# Mk4 jetta vr6 automatic trans fluid?



## tabletop844 (Jun 6, 2009)

What brand should i get?


----------



## Apexxx (Nov 10, 2011)

Maxlife, done. Nothing wrong w/ Castrol HiMiles either.


----------



## rickjaguar (Apr 23, 2009)

OEM


Sent from my 1st generation Motorola brick using Tapatalk


----------



## Apexxx (Nov 10, 2011)

Weak Sauce


----------



## gmikel (Nov 10, 2010)

*speaking of weak sauce*



Apexxx said:


> Weak Sauce


guess you're still laboring under the illusion that you know more than the manufactures.


----------



## Apexxx (Nov 10, 2011)

No, actually the fluids have improved since the OE issued the relevant specs 20 years ago. :facepalm:

Too bad your mental capacity hasn't improved similarly. :screwy:










http://www.valvoline.com/admin/p37.png

MaxLife® DEX/MERC ATF

The first ATF for 75,000 miles & beyond

High-performance seal conditioners maintain and preserve the elasticity of seals to help prevent leaks
Long-life friction modifiers and premium base oils help improve smooth shifting, eliminate slippage and shudder, prevent clutch wear and improve drivability longer than conventional fluids
Advanced anti-wear agents provide wear protection for smoother shifts under all driving conditions
Enhanced cleaning additives help reduce varnish formation and keep the transmission running properly longer
Engineered with a unique blend of viscosity modifiers and base oils to provide better oil flow at low temperatures and greater film protection at higher temperatures












http://www.castrol.com/castrol/sectiongenericarticle.do?categoryId=9012226&contentId=7028224


Recommended for use in vehicles that require:


Honda, Acura — ATF–Z1 (except in CVTs)
Toyota, Lexus — Type T, T–III, T–IV
Nissan, Infiniti — Matic–D, Matic–J
BMW — LA2634, LT71141
Mitsubishi — Diamond SP–II, SP–III
Hyundai — SP–II, SP–III
Volvo

BMW LT71141 is the synthetic Esso spec for Audis too, the $15 litre stuff.  

:thumbup:



Nice post dummy. :wave:


----------



## gmikel (Nov 10, 2010)

*depends on the transmission*

the 4 speed requires g 052 162 a2 spec fluid

the 5 speed requires g 052 990 a2 spec fluid and is specific for the 09a trans and differential.


----------



## Apexxx (Nov 10, 2011)

Ever hear of one spec superceeding another?


----------



## gmikel (Nov 10, 2010)

*which spec are you talking about.*



Apexxx said:


> Ever hear of one spec superceeding another?

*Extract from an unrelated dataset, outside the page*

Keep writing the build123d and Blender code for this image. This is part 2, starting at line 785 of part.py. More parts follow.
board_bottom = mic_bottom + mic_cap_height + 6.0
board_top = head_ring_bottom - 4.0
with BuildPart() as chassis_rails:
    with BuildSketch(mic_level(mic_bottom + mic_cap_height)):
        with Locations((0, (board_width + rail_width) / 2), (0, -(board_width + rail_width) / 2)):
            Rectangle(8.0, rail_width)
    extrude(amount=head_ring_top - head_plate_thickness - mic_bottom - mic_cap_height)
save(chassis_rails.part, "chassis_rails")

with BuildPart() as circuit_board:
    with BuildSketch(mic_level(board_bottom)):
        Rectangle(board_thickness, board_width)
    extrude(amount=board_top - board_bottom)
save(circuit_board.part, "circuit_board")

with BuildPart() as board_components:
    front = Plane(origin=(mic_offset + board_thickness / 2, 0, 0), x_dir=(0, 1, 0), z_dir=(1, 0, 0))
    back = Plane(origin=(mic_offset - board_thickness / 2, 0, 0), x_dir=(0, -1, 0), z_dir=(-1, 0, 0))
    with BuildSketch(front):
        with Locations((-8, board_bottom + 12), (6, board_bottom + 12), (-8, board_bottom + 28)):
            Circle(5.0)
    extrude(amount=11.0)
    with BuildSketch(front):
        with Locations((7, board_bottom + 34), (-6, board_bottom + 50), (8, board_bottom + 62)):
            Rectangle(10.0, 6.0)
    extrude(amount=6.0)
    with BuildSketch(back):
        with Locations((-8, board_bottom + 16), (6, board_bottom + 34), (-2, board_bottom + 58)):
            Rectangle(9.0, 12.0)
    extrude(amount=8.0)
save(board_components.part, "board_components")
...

and why hasn't the manufacturer noted it? the 09a is a modern tranmission so their specs are current. the fluids you post are fine for their intended use. just don't think you know more than vag, mb bmw or porche for that matter.


----------



## Apexxx (Nov 10, 2011)

You "think", I *know*.


----------



## gmikel (Nov 10, 2010)

*you don't know you don't know*



Apexxx said:


> You "think", I *know*.


it's never as complicated as you make it. worse is you think that manufacturer specs are superceded by audisquirt or whatever name you go by today.

by the way do you have permission to use the charts and graphs you post? copyright issues you know.


----------



## gmikel (Nov 10, 2010)

*and by the way*



Apexxx said:


> You "think", I *know*.


i have the capacity to think, something you should consider.


----------



## Apexxx (Nov 10, 2011)

*Get a life*

Dude, you need a new hobby or something, this one isn't working out for you.


----------



## gmikel (Nov 10, 2010)

*it's not working for somebody*

;


Apexxx said:


> Dude, you need a new hobby or something, this one isn't working out for you.


you've been suspended under more names than one can think of, you give advice that voids warranties and think everyone else is stupid. i'll keep pointing it out as long as need be. maybe it's not working out for you.


----------



## Apexxx (Nov 10, 2011)




----------